* Written problem
Return verbatim the inclusive range of lines running from the line that contains "baize_pad()" to the line that contains "camera start here". Omit every other line.

Stored data entries:
----
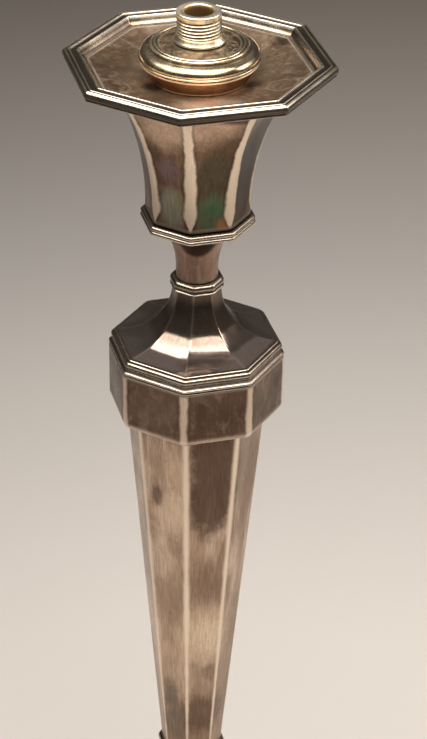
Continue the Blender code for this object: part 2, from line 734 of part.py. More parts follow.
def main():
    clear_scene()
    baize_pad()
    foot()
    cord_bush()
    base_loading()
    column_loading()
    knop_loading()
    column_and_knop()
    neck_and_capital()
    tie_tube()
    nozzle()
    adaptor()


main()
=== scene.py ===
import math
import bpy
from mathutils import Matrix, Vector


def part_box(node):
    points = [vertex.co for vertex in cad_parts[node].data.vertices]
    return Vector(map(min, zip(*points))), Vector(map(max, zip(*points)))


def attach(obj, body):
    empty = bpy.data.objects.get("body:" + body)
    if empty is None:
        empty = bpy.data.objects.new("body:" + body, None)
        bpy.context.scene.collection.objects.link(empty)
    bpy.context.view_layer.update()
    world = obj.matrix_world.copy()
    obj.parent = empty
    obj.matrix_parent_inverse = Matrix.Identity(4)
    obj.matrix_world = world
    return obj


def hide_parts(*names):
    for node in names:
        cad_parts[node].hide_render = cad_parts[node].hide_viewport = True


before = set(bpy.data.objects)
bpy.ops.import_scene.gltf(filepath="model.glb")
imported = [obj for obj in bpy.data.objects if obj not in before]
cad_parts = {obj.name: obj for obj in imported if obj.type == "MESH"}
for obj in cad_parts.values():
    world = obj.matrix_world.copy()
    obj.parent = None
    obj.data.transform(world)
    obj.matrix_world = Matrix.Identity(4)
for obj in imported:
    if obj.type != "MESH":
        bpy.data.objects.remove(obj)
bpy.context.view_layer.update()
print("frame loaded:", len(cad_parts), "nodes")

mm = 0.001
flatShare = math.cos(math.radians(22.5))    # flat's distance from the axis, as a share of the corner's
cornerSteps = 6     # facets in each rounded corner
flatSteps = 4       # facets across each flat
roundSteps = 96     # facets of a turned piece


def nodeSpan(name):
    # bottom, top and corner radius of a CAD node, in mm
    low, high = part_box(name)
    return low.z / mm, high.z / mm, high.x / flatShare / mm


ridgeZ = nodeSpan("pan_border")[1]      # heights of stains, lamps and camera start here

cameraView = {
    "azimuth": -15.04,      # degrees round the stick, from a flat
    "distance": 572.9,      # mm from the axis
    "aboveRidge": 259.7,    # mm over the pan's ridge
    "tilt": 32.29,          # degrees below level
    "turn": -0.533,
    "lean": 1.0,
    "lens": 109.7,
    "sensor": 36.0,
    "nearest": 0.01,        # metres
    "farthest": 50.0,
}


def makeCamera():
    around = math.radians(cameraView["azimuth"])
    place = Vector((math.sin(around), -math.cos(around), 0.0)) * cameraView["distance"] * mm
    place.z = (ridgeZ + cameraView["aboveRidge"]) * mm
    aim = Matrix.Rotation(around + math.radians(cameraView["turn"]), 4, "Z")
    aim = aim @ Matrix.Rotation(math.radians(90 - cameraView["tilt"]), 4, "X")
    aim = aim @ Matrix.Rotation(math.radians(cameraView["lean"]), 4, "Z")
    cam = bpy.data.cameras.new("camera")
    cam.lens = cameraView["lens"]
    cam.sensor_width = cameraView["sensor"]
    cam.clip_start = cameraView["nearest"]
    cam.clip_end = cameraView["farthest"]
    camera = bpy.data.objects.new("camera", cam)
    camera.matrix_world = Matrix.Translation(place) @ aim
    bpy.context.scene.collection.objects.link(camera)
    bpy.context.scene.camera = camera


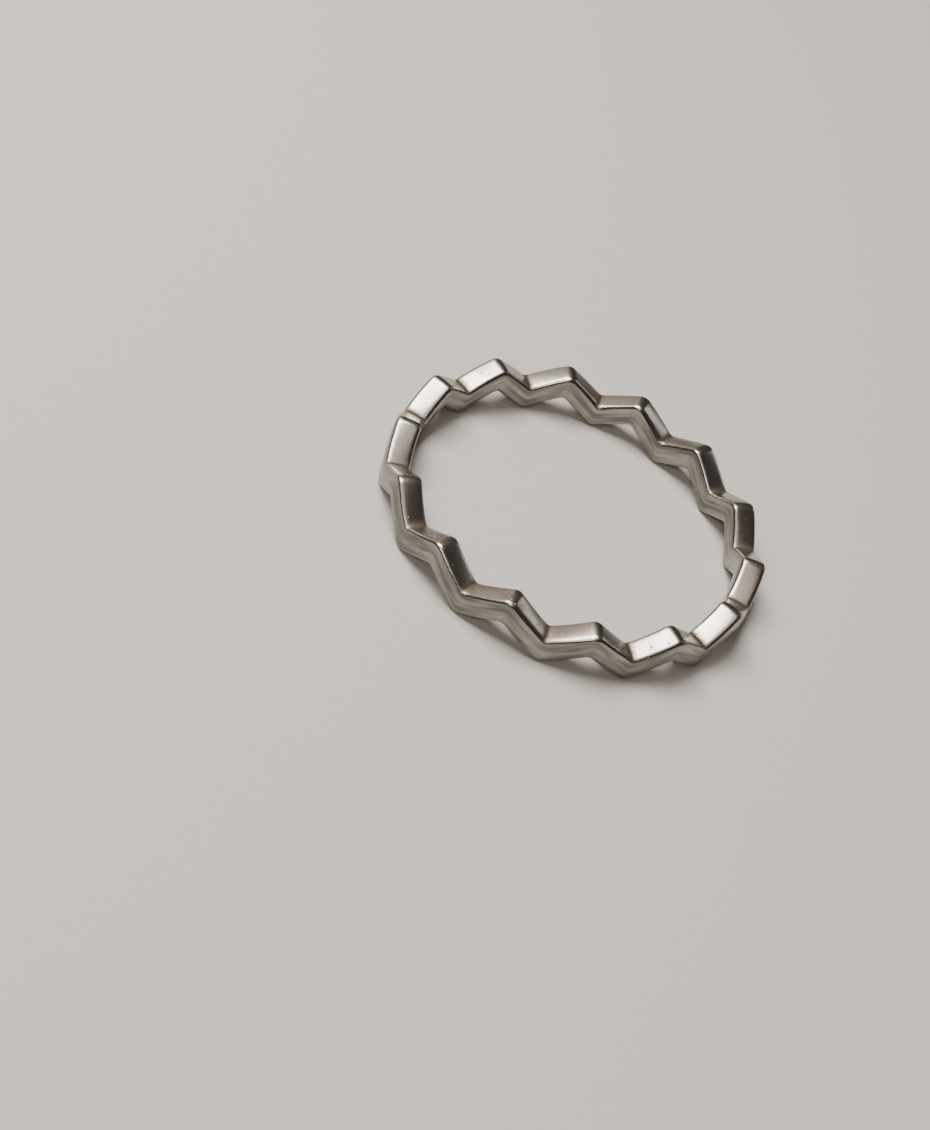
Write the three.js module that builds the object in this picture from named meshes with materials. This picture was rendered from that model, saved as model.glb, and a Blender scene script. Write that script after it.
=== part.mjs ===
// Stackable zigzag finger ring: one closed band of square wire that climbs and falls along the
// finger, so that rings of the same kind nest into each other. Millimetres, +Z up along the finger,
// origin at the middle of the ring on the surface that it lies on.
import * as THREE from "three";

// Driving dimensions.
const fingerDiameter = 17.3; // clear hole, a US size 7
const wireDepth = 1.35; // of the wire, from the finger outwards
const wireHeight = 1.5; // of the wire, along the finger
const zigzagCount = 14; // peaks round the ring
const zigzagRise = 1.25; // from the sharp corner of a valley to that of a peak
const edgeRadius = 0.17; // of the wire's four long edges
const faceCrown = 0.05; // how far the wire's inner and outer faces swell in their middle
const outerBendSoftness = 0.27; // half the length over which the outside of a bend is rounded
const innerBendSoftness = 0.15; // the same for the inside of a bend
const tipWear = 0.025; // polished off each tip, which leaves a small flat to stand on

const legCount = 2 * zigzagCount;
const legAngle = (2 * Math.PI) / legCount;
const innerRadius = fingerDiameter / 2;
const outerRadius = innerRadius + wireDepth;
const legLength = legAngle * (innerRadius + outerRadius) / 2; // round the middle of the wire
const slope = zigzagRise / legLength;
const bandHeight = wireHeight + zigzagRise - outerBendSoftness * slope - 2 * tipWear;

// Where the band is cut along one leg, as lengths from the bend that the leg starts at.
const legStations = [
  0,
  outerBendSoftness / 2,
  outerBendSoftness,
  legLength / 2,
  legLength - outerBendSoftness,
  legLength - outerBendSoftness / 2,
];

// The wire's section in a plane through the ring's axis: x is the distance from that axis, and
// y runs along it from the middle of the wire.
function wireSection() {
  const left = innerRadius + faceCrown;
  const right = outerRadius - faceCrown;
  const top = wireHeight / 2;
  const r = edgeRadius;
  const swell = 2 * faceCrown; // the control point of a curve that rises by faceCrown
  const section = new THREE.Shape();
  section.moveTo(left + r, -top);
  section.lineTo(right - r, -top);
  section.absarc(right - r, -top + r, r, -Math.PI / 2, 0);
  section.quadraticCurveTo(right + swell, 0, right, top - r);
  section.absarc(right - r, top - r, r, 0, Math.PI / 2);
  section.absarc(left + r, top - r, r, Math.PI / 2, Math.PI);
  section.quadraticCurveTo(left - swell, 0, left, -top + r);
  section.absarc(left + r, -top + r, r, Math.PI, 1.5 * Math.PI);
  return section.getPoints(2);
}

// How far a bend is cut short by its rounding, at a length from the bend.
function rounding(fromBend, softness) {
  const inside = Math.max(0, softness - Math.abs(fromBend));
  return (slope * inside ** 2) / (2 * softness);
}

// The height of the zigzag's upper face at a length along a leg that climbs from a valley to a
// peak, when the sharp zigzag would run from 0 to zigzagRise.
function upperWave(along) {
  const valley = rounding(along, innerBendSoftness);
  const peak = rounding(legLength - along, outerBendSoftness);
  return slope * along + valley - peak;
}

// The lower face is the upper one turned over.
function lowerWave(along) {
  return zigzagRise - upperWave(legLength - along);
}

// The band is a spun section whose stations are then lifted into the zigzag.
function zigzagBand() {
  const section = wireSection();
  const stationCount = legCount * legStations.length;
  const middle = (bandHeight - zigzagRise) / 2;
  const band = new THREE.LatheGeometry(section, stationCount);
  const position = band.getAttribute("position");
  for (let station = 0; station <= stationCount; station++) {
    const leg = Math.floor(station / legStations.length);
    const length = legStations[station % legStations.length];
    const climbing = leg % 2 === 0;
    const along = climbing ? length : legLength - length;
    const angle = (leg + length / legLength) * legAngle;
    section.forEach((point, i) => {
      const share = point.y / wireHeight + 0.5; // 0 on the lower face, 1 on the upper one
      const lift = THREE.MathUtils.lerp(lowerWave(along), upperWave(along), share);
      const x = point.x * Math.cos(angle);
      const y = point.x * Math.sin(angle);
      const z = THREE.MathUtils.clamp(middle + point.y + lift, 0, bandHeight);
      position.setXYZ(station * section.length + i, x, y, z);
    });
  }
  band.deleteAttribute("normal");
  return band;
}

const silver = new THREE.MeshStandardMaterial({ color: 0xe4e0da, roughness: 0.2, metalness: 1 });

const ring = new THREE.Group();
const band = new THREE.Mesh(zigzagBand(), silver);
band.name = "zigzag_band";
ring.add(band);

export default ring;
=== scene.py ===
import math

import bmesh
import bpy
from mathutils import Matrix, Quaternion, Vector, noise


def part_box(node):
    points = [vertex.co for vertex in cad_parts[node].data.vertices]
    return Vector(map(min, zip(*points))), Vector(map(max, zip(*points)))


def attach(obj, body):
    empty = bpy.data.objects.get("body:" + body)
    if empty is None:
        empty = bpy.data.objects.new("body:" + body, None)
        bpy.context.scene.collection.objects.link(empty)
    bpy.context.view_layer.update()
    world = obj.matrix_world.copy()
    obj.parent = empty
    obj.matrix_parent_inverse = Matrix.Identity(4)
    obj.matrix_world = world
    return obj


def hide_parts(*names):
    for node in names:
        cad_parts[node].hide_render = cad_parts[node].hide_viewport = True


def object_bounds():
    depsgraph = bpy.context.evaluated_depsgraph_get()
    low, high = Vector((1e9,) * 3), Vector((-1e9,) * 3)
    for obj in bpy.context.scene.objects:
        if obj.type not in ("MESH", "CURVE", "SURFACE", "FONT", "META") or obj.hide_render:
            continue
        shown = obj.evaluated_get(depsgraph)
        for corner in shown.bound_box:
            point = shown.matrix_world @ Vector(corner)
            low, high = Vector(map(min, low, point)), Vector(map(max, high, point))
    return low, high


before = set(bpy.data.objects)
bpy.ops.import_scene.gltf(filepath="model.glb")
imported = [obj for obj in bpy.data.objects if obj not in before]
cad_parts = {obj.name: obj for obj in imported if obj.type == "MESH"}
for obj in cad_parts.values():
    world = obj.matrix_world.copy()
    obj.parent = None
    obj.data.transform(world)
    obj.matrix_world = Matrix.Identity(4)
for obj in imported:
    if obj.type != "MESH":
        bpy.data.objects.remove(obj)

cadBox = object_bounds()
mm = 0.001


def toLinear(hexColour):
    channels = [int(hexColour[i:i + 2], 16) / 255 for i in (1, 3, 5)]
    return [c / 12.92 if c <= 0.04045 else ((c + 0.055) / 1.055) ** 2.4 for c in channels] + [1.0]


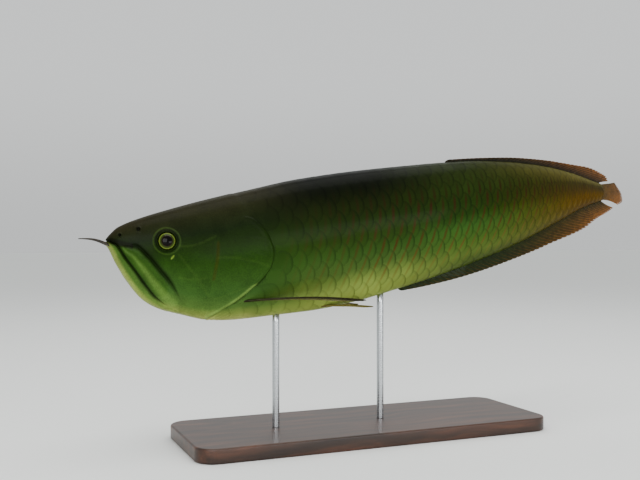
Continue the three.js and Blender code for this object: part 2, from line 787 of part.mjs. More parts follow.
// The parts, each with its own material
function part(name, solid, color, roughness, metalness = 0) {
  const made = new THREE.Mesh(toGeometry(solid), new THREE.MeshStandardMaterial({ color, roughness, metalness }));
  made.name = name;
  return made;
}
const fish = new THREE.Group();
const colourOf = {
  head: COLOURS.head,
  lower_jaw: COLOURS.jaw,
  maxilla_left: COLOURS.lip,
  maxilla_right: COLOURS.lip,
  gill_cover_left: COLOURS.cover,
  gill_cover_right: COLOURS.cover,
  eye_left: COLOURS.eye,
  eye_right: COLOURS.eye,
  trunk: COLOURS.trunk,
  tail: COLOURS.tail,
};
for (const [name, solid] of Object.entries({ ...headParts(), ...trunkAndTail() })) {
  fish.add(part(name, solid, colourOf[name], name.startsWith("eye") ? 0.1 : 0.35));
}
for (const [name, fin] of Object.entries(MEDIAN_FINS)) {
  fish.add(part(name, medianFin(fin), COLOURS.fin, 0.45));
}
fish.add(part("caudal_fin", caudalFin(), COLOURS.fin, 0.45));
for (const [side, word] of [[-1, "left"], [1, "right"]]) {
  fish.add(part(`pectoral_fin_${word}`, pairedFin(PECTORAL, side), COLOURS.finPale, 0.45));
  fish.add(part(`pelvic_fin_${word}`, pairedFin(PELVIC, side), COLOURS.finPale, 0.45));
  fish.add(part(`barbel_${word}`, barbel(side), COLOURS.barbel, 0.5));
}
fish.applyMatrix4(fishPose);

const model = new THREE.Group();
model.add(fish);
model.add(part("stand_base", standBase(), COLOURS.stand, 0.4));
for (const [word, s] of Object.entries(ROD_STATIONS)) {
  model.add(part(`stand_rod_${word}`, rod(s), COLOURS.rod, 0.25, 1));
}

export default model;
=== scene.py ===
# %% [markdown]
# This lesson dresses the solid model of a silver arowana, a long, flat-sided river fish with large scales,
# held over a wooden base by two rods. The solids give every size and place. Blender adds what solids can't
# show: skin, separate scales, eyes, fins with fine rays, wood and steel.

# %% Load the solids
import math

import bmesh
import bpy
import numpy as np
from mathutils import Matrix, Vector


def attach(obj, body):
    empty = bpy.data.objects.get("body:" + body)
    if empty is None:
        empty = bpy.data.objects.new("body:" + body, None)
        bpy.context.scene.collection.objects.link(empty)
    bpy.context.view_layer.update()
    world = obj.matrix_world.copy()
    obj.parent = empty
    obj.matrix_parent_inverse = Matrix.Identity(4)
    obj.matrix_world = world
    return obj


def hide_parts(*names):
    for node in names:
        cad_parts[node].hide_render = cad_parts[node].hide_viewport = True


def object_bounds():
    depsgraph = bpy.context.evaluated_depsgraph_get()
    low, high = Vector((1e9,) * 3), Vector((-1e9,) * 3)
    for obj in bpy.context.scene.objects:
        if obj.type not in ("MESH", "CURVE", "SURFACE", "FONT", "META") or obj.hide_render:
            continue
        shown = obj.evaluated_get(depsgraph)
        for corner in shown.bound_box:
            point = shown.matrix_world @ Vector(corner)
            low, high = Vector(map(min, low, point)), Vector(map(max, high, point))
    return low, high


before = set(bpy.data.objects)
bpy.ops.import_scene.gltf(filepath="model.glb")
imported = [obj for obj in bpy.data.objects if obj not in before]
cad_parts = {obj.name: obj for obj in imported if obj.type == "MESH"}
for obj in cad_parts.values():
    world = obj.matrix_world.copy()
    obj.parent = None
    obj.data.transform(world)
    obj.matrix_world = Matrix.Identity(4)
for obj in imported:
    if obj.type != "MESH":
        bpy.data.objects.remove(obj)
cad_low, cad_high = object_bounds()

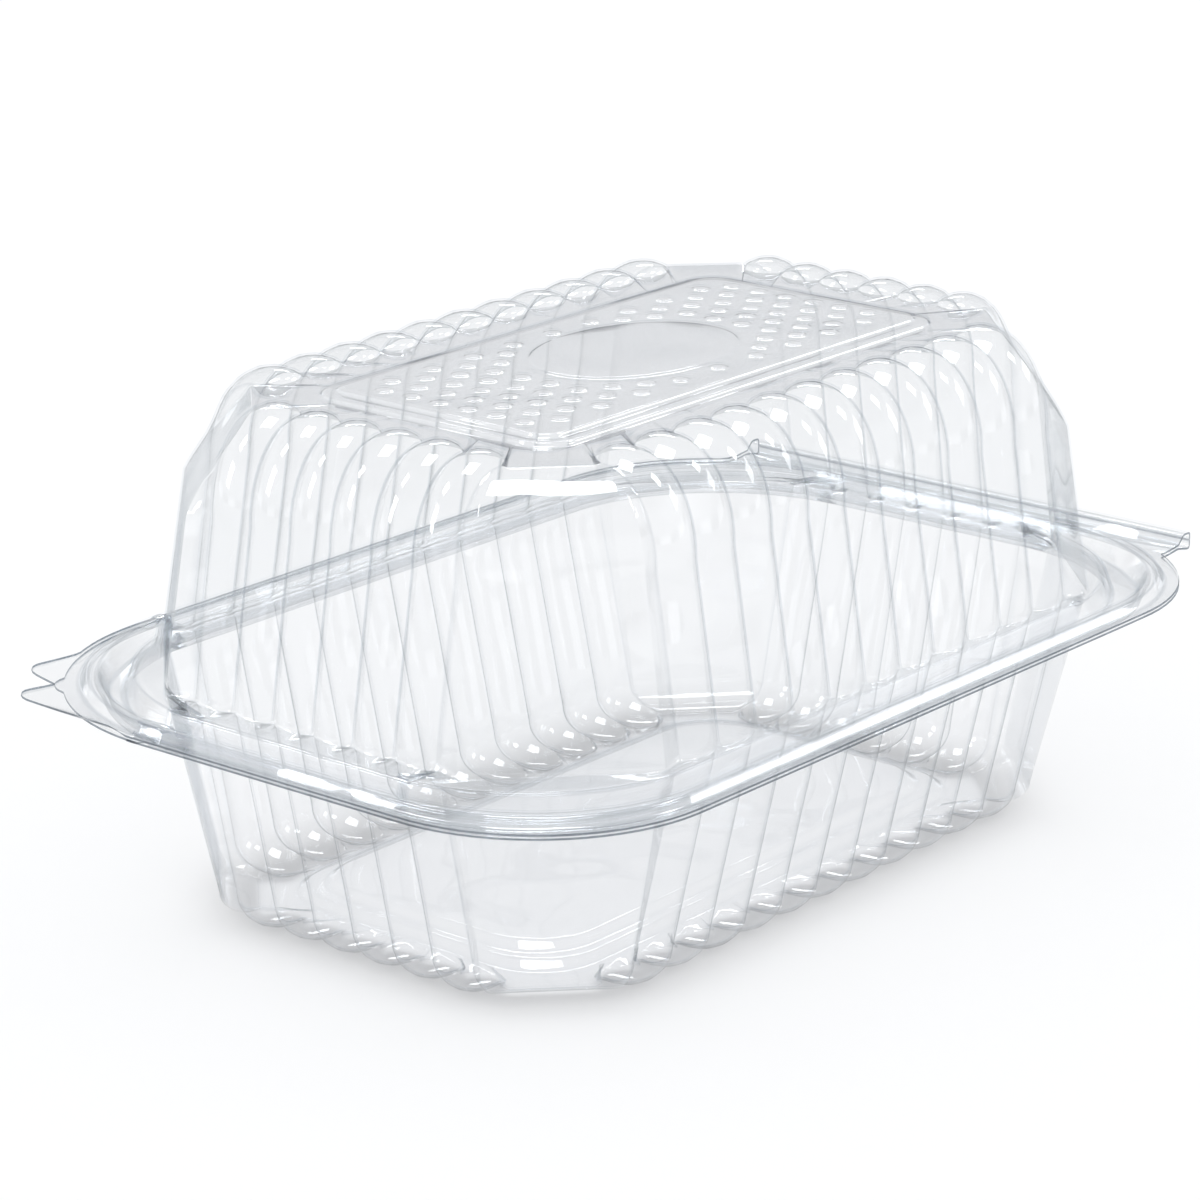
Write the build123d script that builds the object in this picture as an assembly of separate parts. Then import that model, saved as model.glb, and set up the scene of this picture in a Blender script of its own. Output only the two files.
----
* The result
    baize_pad()
    foot()
    cord_bush()
    base_loading()
    column_loading()
    knop_loading()
    column_and_knop()
    neck_and_capital()
    tie_tube()
    nozzle()
    adaptor()


main()
=== scene.py ===
import math
import bpy
from mathutils import Matrix, Vector


def part_box(node):
    points = [vertex.co for vertex in cad_parts[node].data.vertices]
    return Vector(map(min, zip(*points))), Vector(map(max, zip(*points)))


def attach(obj, body):
    empty = bpy.data.objects.get("body:" + body)
    if empty is None:
        empty = bpy.data.objects.new("body:" + body, None)
        bpy.context.scene.collection.objects.link(empty)
    bpy.context.view_layer.update()
    world = obj.matrix_world.copy()
    obj.parent = empty
    obj.matrix_parent_inverse = Matrix.Identity(4)
    obj.matrix_world = world
    return obj


def hide_parts(*names):
    for node in names:
        cad_parts[node].hide_render = cad_parts[node].hide_viewport = True


before = set(bpy.data.objects)
bpy.ops.import_scene.gltf(filepath="model.glb")
imported = [obj for obj in bpy.data.objects if obj not in before]
cad_parts = {obj.name: obj for obj in imported if obj.type == "MESH"}
for obj in cad_parts.values():
    world = obj.matrix_world.copy()
    obj.parent = None
    obj.data.transform(world)
    obj.matrix_world = Matrix.Identity(4)
for obj in imported:
    if obj.type != "MESH":
        bpy.data.objects.remove(obj)
bpy.context.view_layer.update()
print("frame loaded:", len(cad_parts), "nodes")

mm = 0.001
flatShare = math.cos(math.radians(22.5))    # flat's distance from the axis, as a share of the corner's
cornerSteps = 6     # facets in each rounded corner
flatSteps = 4       # facets across each flat
roundSteps = 96     # facets of a turned piece


def nodeSpan(name):
    # bottom, top and corner radius of a CAD node, in mm
    low, high = part_box(name)
    return low.z / mm, high.z / mm, high.x / flatShare / mm


ridgeZ = nodeSpan("pan_border")[1]      # heights of stains, lamps and camera start here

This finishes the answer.